__Instructions to follow__
Output exactly the lines from the first one down to the line containing "# print round", inclusive.

__Recorded data__

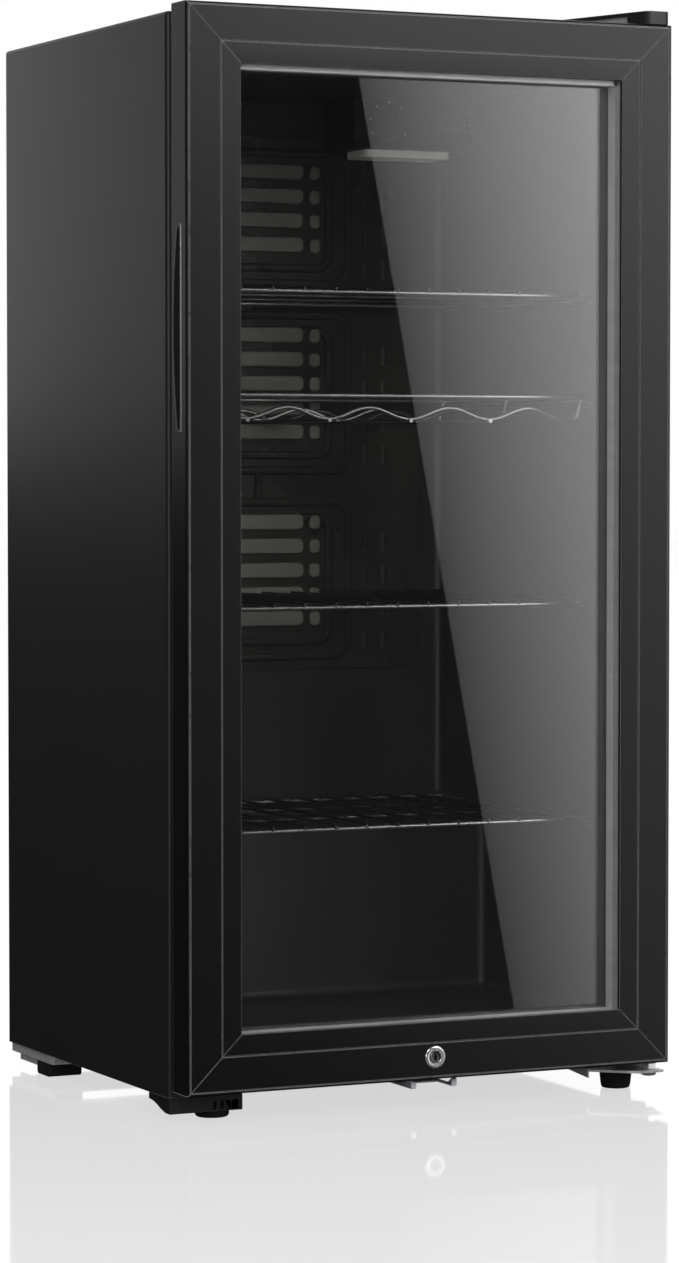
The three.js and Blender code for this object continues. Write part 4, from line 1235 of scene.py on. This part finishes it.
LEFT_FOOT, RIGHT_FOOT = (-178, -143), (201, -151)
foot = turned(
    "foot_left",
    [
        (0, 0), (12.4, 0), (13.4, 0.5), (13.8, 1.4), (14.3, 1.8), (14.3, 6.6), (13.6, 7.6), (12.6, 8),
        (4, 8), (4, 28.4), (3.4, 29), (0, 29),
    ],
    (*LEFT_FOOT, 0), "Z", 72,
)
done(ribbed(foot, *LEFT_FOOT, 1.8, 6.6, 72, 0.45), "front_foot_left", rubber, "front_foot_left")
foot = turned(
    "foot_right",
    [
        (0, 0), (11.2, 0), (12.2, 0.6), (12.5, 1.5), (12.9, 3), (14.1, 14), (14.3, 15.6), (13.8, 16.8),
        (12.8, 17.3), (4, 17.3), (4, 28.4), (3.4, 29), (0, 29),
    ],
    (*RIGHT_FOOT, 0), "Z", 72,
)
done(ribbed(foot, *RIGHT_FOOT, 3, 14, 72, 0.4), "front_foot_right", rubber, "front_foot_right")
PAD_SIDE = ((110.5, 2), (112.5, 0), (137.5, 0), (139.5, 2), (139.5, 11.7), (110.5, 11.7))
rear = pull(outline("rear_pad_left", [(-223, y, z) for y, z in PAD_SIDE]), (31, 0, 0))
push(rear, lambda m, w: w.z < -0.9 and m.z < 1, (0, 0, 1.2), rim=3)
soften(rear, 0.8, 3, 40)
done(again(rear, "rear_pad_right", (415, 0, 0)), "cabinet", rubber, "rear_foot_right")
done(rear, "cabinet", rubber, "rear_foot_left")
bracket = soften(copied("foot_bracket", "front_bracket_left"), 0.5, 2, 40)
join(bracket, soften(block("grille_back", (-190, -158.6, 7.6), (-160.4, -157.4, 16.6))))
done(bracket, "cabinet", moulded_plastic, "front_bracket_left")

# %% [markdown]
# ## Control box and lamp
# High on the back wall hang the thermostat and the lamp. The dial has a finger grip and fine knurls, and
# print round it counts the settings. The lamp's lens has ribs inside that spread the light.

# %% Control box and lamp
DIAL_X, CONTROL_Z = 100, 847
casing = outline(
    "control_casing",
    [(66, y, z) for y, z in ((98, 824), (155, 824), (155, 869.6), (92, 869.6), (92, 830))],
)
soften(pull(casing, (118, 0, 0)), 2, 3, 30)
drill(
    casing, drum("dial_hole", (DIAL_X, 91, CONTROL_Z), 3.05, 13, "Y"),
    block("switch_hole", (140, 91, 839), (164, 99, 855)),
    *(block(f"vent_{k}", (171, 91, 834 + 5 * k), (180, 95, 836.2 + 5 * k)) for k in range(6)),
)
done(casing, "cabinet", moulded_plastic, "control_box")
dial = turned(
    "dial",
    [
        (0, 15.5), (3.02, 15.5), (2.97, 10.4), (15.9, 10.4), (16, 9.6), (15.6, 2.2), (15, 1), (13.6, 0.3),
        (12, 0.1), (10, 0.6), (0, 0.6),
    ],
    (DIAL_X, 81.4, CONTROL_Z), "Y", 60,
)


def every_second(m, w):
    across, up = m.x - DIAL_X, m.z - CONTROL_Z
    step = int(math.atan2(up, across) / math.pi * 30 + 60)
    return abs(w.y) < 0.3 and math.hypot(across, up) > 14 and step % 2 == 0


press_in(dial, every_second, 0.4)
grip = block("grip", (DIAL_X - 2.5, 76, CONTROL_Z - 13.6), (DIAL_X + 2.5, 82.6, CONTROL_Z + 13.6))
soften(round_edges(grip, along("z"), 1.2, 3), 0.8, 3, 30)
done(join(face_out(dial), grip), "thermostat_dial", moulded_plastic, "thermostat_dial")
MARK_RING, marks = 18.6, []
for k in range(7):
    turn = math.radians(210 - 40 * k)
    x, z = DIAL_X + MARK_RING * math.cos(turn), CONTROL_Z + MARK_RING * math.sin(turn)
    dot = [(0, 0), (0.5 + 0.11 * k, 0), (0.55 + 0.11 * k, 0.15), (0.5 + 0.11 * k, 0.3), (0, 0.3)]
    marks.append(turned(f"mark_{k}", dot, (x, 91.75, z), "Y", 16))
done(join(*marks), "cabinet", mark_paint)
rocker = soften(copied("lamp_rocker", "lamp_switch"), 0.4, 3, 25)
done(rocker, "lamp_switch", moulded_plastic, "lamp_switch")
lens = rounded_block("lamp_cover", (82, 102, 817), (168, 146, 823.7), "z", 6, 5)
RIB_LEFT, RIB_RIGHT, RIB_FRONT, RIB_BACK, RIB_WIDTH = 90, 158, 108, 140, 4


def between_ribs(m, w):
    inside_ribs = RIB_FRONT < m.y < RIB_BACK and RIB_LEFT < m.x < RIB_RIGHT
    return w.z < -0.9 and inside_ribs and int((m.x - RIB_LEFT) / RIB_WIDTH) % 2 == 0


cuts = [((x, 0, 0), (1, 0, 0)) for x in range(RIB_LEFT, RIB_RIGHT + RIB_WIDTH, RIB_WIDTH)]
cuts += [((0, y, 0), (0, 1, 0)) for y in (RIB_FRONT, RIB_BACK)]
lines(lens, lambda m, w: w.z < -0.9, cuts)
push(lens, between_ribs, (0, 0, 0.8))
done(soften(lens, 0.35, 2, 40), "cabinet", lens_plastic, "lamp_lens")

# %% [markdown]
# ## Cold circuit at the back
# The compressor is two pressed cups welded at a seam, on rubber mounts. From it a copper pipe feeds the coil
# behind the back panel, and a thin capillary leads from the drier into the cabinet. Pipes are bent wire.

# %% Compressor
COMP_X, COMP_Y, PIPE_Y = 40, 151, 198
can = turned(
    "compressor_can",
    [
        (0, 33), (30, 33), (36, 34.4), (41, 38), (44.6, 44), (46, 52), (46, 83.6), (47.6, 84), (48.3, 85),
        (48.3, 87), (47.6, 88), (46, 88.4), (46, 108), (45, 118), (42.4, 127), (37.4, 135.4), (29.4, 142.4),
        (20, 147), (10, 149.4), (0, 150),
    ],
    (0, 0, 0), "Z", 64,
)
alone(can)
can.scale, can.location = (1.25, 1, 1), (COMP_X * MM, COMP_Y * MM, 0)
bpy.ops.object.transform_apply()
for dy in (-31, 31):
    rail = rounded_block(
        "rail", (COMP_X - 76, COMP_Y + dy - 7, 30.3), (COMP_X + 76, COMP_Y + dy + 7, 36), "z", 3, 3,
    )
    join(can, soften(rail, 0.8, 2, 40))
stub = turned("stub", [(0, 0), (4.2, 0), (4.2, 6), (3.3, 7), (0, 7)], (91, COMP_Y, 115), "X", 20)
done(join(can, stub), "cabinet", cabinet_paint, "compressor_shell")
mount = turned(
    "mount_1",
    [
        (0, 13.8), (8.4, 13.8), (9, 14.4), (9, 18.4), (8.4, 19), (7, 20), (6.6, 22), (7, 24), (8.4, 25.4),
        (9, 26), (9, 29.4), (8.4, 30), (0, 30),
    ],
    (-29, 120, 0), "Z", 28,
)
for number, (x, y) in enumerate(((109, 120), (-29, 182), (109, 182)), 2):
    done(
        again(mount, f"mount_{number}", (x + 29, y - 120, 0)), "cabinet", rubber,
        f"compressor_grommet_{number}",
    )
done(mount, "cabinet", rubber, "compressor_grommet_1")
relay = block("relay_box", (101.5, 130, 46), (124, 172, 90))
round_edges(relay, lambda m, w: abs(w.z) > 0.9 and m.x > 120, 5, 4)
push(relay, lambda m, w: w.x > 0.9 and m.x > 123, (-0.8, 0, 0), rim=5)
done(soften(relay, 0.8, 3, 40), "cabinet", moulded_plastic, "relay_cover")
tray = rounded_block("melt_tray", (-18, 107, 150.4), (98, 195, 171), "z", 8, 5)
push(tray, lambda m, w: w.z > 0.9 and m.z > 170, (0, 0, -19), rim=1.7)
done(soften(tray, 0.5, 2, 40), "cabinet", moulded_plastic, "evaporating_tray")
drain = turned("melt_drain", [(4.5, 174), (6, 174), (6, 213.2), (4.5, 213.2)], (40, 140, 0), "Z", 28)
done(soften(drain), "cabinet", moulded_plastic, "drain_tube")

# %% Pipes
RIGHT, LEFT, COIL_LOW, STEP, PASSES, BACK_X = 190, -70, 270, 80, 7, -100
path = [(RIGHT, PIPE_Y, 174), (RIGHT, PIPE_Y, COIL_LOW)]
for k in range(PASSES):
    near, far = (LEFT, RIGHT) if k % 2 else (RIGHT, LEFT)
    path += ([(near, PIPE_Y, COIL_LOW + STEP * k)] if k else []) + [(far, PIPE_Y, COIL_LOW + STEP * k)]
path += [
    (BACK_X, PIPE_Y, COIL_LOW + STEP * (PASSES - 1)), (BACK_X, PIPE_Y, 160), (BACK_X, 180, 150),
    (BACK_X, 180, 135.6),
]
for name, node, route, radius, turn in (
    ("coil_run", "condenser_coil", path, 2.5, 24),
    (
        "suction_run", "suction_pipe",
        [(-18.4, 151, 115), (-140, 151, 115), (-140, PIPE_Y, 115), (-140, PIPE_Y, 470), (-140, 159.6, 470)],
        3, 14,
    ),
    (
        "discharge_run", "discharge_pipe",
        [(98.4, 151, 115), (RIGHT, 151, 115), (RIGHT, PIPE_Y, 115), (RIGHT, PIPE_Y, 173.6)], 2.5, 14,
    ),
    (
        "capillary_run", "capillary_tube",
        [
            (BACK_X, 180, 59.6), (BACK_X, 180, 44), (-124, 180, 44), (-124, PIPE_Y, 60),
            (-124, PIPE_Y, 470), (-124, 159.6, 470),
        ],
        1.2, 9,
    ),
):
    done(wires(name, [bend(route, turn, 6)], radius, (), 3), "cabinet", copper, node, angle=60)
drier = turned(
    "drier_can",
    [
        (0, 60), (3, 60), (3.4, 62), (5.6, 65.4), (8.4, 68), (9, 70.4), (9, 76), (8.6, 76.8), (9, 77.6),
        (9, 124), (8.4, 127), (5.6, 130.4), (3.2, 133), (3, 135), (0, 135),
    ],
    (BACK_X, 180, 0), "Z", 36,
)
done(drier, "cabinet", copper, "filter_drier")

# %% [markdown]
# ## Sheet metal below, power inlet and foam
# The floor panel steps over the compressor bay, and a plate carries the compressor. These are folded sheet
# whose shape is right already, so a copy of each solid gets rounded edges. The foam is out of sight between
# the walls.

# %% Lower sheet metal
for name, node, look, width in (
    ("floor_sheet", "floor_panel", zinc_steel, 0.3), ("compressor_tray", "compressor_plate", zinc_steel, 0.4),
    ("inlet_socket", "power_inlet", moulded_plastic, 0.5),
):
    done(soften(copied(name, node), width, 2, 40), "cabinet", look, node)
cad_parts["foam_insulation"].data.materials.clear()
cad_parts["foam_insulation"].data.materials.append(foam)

__Response to this task__
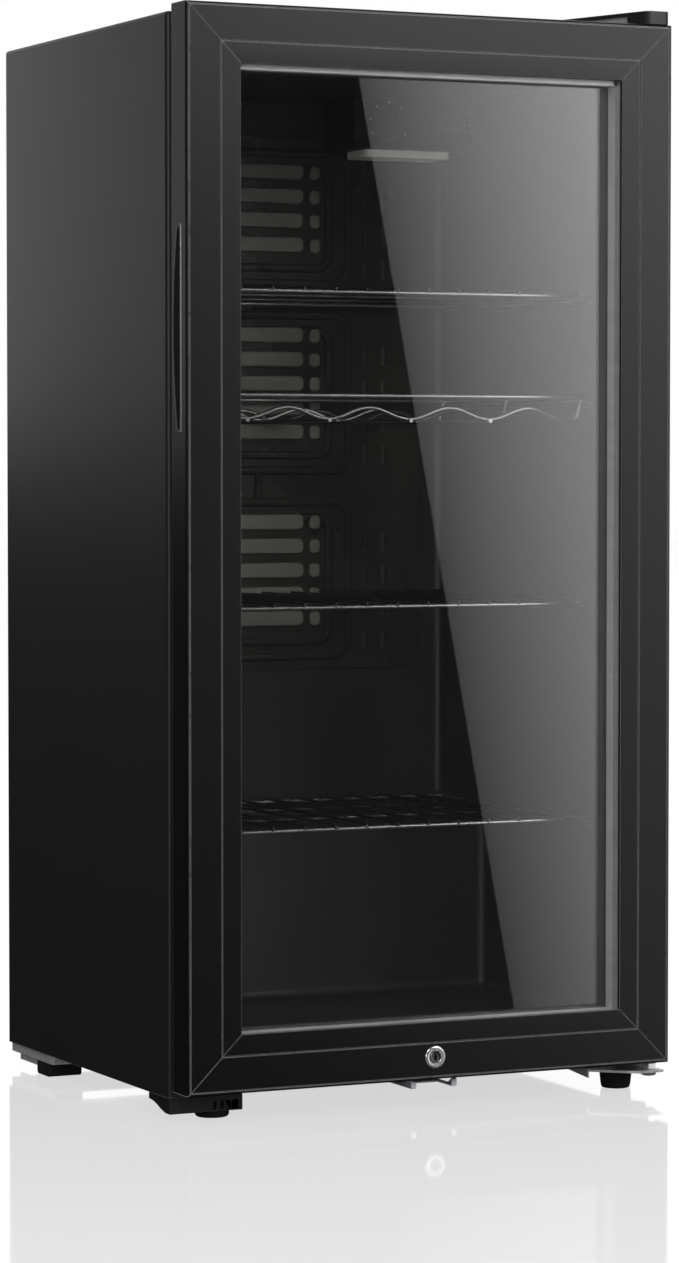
The three.js and Blender code for this object continues. Write part 4, from line 1235 of scene.py on. This part finishes it.
LEFT_FOOT, RIGHT_FOOT = (-178, -143), (201, -151)
foot = turned(
    "foot_left",
    [
        (0, 0), (12.4, 0), (13.4, 0.5), (13.8, 1.4), (14.3, 1.8), (14.3, 6.6), (13.6, 7.6), (12.6, 8),
        (4, 8), (4, 28.4), (3.4, 29), (0, 29),
    ],
    (*LEFT_FOOT, 0), "Z", 72,
)
done(ribbed(foot, *LEFT_FOOT, 1.8, 6.6, 72, 0.45), "front_foot_left", rubber, "front_foot_left")
foot = turned(
    "foot_right",
    [
        (0, 0), (11.2, 0), (12.2, 0.6), (12.5, 1.5), (12.9, 3), (14.1, 14), (14.3, 15.6), (13.8, 16.8),
        (12.8, 17.3), (4, 17.3), (4, 28.4), (3.4, 29), (0, 29),
    ],
    (*RIGHT_FOOT, 0), "Z", 72,
)
done(ribbed(foot, *RIGHT_FOOT, 3, 14, 72, 0.4), "front_foot_right", rubber, "front_foot_right")
PAD_SIDE = ((110.5, 2), (112.5, 0), (137.5, 0), (139.5, 2), (139.5, 11.7), (110.5, 11.7))
rear = pull(outline("rear_pad_left", [(-223, y, z) for y, z in PAD_SIDE]), (31, 0, 0))
push(rear, lambda m, w: w.z < -0.9 and m.z < 1, (0, 0, 1.2), rim=3)
soften(rear, 0.8, 3, 40)
done(again(rear, "rear_pad_right", (415, 0, 0)), "cabinet", rubber, "rear_foot_right")
done(rear, "cabinet", rubber, "rear_foot_left")
bracket = soften(copied("foot_bracket", "front_bracket_left"), 0.5, 2, 40)
join(bracket, soften(block("grille_back", (-190, -158.6, 7.6), (-160.4, -157.4, 16.6))))
done(bracket, "cabinet", moulded_plastic, "front_bracket_left")

# %% [markdown]
# ## Control box and lamp
# High on the back wall hang the thermostat and the lamp. The dial has a finger grip and fine knurls, and
# print round it counts the settings. The lamp's lens has ribs inside that spread the light.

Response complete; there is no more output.